If anyone would like a copy of the wif file, contact me in comments with your email address. And I promise to do several more mea culpas….
 
 

 

Around and Around in Circles

I like things with circles. This is vase is a case in point, and it had me at the dots. (The rest of it is pretty good, too. Unknown student artist from Iowa State University, c. 2003.) And don't get me started about stripes!

This scarf, found in a tiny store in Paris, is another example. I blogged the story of it here. I loved all the variations of circles in a woven fabric. I just had to bring it home with me.

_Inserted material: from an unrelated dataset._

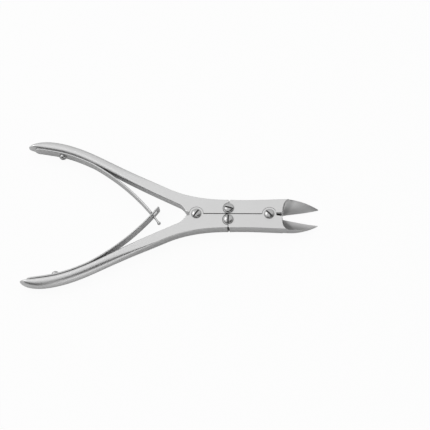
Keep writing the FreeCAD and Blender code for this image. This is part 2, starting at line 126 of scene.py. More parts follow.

I have an on again, off again obsession with weaving circles, made all the more of an obsession by the fact of my limitation of 8 harnesses. If I had 32, 24, or even 16 harnesses, the difficulty in designing for circles would be much less. But for now, I only have the one loom, and I am stuck. I designed a scarf in Diversified Plain Weave for Handwoven Magazine, May/June 2013. And it started from this graphic:

That graphic became this profile draft:

And then it beame this color profile draft:

And then it became this scarf on the loom:

At the time I played with complicating the design by moving the circles into two repeating offset rows. To get to that, the profile draft increased to 8 blocks. Unfortunately, there's not a lot of weave structures that I could substitute into that profile draft that would make an interesting, clean rendering of it, given my 8 harness limitation. Crackle Weave came close, but no cigar. I wanted to try Turned Taquete, and I gave it the old college try, but I soon realized that the way these circles are positioned was not working for me.

,
So I tried positioning the circles farther apart. This is the profile draft Ifinally came up with. The cirlces are four blocks each, and I had to tweek the tie-up until I got it to work.
Since moving, I have upgraded my computer and software considerably. I purchased a Macbook Pro and installed Fiberworks PCW (new to me) and upgraded my Pixeloom. So now I have dueling weaving software and they don't do everything equally. I tried echo theadings on both programs, and I was much more satisfied with the result from Pixeloom. Just sayin'.